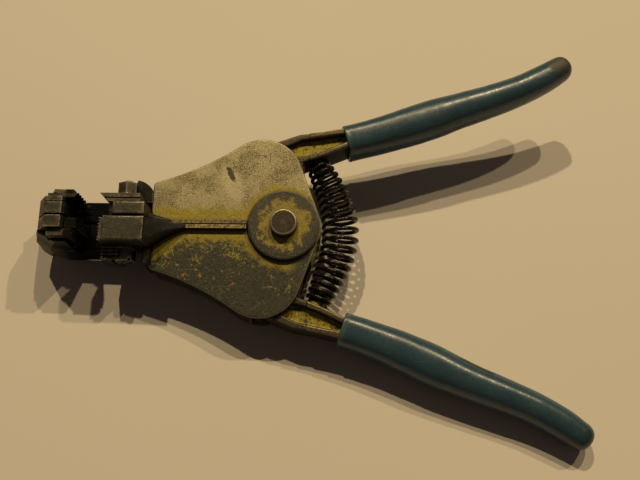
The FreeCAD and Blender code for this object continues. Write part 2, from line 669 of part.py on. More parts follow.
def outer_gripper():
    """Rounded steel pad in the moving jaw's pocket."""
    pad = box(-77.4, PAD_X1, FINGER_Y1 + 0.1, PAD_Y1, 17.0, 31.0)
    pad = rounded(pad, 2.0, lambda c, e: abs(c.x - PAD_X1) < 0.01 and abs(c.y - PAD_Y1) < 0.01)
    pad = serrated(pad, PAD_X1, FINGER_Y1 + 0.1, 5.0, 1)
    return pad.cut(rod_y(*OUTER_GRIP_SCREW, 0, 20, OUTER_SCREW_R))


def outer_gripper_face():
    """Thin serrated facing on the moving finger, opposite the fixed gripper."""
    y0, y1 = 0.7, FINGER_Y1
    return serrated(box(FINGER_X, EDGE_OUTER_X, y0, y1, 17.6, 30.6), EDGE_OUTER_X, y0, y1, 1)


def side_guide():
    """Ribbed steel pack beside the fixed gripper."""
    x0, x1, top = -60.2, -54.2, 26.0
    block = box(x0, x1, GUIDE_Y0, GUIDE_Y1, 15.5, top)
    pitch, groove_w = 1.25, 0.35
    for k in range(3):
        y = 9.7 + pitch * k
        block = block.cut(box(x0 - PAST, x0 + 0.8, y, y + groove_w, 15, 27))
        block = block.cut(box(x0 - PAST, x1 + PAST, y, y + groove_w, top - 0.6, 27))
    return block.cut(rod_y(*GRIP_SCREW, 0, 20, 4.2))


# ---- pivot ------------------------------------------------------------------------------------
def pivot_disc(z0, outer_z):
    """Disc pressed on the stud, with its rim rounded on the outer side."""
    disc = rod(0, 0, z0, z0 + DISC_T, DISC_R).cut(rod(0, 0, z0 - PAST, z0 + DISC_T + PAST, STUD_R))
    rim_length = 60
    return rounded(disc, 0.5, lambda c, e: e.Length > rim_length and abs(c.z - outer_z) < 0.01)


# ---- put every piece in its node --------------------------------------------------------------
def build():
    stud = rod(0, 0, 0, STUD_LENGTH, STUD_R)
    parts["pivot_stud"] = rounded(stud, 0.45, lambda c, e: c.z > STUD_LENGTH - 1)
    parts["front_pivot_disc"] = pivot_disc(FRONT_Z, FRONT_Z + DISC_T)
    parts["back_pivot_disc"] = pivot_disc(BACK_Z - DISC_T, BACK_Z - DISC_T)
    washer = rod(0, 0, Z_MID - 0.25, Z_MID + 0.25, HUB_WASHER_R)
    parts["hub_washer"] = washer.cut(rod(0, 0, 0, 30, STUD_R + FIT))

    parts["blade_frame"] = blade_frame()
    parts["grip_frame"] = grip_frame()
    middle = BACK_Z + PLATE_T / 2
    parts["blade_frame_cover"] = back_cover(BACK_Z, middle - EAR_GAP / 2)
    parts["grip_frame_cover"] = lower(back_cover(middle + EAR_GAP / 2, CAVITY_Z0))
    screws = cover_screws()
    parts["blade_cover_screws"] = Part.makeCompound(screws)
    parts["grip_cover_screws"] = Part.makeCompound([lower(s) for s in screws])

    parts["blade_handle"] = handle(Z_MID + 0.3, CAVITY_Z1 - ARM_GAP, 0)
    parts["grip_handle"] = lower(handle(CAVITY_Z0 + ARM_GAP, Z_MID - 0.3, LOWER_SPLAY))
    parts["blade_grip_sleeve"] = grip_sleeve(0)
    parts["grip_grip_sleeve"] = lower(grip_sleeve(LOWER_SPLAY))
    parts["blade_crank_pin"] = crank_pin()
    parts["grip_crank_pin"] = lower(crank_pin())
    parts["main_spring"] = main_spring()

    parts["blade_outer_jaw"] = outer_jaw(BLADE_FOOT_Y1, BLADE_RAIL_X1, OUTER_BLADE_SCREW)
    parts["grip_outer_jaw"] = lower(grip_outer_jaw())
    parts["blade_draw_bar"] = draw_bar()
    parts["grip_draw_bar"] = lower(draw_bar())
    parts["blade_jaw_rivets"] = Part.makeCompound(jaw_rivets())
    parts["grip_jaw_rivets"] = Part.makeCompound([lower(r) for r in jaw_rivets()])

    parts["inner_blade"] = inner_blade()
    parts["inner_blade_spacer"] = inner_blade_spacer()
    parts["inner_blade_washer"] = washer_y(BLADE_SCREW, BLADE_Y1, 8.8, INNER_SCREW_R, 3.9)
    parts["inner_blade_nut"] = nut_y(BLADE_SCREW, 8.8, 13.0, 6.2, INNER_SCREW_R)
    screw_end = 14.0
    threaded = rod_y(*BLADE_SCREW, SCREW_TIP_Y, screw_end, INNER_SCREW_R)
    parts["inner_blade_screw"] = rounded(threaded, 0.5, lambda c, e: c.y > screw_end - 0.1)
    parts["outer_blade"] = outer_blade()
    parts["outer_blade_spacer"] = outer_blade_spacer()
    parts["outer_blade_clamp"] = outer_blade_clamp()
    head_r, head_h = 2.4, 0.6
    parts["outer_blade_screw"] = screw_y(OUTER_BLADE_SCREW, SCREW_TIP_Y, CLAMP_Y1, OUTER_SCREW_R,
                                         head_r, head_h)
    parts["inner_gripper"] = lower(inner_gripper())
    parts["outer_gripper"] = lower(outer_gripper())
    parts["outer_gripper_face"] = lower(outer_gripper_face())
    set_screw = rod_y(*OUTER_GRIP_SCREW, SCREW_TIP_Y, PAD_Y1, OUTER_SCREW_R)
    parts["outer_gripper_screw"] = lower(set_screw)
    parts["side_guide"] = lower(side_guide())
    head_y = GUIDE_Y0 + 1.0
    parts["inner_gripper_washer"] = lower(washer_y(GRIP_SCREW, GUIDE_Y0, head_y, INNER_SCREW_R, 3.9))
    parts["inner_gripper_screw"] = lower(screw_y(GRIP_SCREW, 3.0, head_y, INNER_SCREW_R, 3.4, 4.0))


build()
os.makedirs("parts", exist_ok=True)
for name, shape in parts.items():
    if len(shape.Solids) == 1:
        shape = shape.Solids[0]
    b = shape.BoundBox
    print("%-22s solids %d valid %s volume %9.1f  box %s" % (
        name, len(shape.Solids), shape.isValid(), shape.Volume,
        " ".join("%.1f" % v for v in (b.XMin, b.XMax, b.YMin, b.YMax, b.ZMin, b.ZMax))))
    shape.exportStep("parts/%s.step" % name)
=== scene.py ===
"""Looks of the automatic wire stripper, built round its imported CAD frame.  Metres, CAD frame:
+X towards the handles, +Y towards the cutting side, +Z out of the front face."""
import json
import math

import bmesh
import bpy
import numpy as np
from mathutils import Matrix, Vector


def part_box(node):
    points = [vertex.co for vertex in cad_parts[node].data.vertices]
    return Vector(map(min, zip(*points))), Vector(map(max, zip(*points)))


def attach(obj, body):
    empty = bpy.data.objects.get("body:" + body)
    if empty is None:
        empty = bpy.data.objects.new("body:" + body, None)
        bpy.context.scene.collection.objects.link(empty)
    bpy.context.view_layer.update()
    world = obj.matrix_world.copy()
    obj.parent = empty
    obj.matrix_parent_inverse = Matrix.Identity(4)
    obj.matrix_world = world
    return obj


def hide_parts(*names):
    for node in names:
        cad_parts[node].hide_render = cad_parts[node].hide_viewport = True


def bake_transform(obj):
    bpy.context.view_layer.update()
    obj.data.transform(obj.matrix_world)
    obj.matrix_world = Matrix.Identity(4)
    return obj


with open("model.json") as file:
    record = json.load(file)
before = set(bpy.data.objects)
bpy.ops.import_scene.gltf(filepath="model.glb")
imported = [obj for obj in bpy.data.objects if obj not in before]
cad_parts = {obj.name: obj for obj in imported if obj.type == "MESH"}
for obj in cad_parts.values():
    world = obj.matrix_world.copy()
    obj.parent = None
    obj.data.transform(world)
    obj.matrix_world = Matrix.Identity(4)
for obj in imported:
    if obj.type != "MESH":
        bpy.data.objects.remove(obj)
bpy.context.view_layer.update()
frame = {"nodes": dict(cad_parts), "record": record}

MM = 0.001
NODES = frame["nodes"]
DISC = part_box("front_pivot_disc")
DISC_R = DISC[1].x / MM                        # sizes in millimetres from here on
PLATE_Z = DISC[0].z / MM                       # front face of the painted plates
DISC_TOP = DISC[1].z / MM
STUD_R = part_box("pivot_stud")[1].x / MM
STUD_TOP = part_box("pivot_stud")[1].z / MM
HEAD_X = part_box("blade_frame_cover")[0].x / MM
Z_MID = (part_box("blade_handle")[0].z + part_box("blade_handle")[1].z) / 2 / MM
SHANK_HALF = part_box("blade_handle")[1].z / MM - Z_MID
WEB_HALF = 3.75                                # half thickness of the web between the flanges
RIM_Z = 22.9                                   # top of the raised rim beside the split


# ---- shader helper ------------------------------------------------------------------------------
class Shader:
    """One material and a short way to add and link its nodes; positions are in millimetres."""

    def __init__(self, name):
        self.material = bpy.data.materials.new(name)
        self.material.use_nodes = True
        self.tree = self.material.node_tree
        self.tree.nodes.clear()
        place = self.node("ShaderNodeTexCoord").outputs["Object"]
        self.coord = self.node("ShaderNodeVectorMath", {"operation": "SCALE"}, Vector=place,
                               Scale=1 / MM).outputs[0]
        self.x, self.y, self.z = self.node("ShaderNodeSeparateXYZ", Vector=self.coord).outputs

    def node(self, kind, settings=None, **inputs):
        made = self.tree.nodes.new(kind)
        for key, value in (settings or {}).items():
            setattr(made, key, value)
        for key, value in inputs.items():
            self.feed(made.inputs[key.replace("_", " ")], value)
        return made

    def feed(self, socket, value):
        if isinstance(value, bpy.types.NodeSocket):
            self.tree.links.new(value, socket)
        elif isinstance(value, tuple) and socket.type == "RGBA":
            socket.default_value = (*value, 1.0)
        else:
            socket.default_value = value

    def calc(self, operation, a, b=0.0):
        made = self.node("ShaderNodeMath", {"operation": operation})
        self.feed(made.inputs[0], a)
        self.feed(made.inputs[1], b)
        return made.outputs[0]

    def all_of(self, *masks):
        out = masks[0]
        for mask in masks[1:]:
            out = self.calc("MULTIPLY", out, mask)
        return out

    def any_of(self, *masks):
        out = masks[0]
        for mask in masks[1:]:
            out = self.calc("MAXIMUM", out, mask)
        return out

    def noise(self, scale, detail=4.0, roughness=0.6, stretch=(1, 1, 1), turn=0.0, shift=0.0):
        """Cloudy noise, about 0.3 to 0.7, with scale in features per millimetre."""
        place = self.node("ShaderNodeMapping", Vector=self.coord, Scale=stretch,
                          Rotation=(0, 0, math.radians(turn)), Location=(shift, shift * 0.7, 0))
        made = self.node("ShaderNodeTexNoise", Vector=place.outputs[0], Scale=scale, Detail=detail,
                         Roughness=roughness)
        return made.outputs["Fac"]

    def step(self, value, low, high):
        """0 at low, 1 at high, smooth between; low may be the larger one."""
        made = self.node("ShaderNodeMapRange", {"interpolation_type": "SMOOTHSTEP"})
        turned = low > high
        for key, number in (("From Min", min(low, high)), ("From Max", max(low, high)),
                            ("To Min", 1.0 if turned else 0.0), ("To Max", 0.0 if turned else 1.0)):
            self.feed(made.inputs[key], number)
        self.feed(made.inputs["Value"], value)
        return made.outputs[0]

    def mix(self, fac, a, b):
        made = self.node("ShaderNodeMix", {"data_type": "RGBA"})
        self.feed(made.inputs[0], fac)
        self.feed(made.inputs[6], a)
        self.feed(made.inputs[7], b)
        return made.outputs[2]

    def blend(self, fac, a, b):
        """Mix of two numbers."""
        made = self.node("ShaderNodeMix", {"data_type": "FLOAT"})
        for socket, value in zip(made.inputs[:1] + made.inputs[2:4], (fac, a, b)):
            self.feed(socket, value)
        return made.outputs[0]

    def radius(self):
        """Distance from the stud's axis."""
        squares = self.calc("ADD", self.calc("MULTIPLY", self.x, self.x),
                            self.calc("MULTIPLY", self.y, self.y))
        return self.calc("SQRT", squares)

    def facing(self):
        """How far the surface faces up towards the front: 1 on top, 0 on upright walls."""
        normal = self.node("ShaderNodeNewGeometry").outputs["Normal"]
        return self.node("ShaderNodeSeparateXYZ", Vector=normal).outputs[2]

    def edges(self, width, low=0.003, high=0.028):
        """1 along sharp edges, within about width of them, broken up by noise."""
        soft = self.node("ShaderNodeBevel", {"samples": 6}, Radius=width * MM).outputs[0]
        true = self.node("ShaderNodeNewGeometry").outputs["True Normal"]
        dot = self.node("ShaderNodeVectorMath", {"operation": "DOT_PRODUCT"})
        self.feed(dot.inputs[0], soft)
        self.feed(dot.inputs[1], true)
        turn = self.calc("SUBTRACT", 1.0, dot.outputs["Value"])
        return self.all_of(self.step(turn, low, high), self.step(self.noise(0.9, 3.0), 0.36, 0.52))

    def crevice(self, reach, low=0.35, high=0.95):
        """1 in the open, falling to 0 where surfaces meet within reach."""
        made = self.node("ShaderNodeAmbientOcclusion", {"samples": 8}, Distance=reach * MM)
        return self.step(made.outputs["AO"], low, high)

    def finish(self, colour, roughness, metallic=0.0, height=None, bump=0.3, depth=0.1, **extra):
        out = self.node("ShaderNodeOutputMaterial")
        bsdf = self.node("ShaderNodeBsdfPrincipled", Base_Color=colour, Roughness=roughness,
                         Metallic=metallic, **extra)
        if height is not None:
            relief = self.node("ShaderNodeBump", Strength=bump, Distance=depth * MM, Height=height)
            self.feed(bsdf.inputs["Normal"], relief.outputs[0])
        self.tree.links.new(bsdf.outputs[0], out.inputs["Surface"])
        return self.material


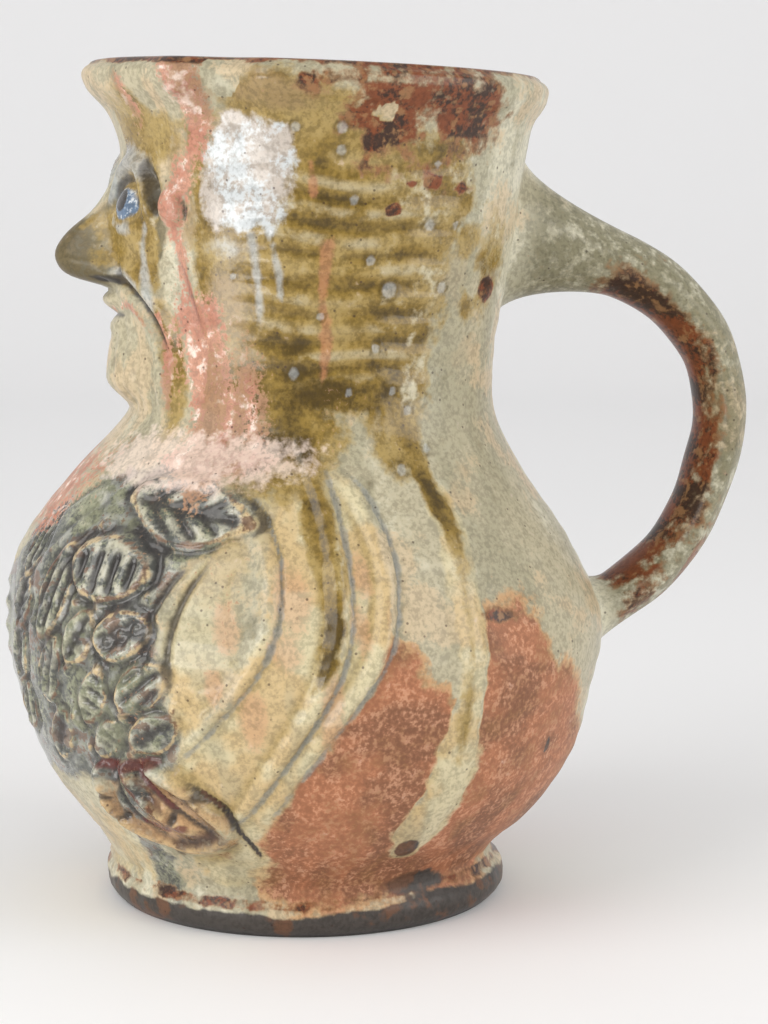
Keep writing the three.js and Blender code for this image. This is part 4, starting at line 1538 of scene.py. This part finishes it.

» **Problem details**:
Quote, with nothing altered, all lines from the start of the entries to the line that carries "return rounded(disc, 0.5, lambda", inclusive.

» **Full solution**:
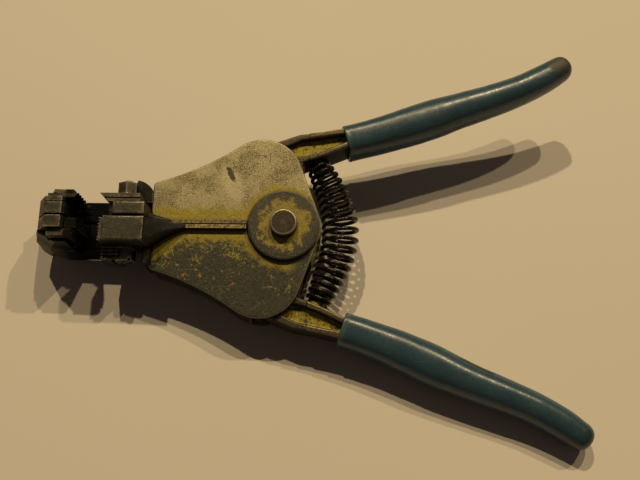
The FreeCAD and Blender code for this object continues. Write part 2, from line 669 of part.py on. More parts follow.
def outer_gripper():
    """Rounded steel pad in the moving jaw's pocket."""
    pad = box(-77.4, PAD_X1, FINGER_Y1 + 0.1, PAD_Y1, 17.0, 31.0)
    pad = rounded(pad, 2.0, lambda c, e: abs(c.x - PAD_X1) < 0.01 and abs(c.y - PAD_Y1) < 0.01)
    pad = serrated(pad, PAD_X1, FINGER_Y1 + 0.1, 5.0, 1)
    return pad.cut(rod_y(*OUTER_GRIP_SCREW, 0, 20, OUTER_SCREW_R))


def outer_gripper_face():
    """Thin serrated facing on the moving finger, opposite the fixed gripper."""
    y0, y1 = 0.7, FINGER_Y1
    return serrated(box(FINGER_X, EDGE_OUTER_X, y0, y1, 17.6, 30.6), EDGE_OUTER_X, y0, y1, 1)


def side_guide():
    """Ribbed steel pack beside the fixed gripper."""
    x0, x1, top = -60.2, -54.2, 26.0
    block = box(x0, x1, GUIDE_Y0, GUIDE_Y1, 15.5, top)
    pitch, groove_w = 1.25, 0.35
    for k in range(3):
        y = 9.7 + pitch * k
        block = block.cut(box(x0 - PAST, x0 + 0.8, y, y + groove_w, 15, 27))
        block = block.cut(box(x0 - PAST, x1 + PAST, y, y + groove_w, top - 0.6, 27))
    return block.cut(rod_y(*GRIP_SCREW, 0, 20, 4.2))


# ---- pivot ------------------------------------------------------------------------------------
def pivot_disc(z0, outer_z):
    """Disc pressed on the stud, with its rim rounded on the outer side."""
    disc = rod(0, 0, z0, z0 + DISC_T, DISC_R).cut(rod(0, 0, z0 - PAST, z0 + DISC_T + PAST, STUD_R))
    rim_length = 60
    return rounded(disc, 0.5, lambda c, e: e.Length > rim_length and abs(c.z - outer_z) < 0.01)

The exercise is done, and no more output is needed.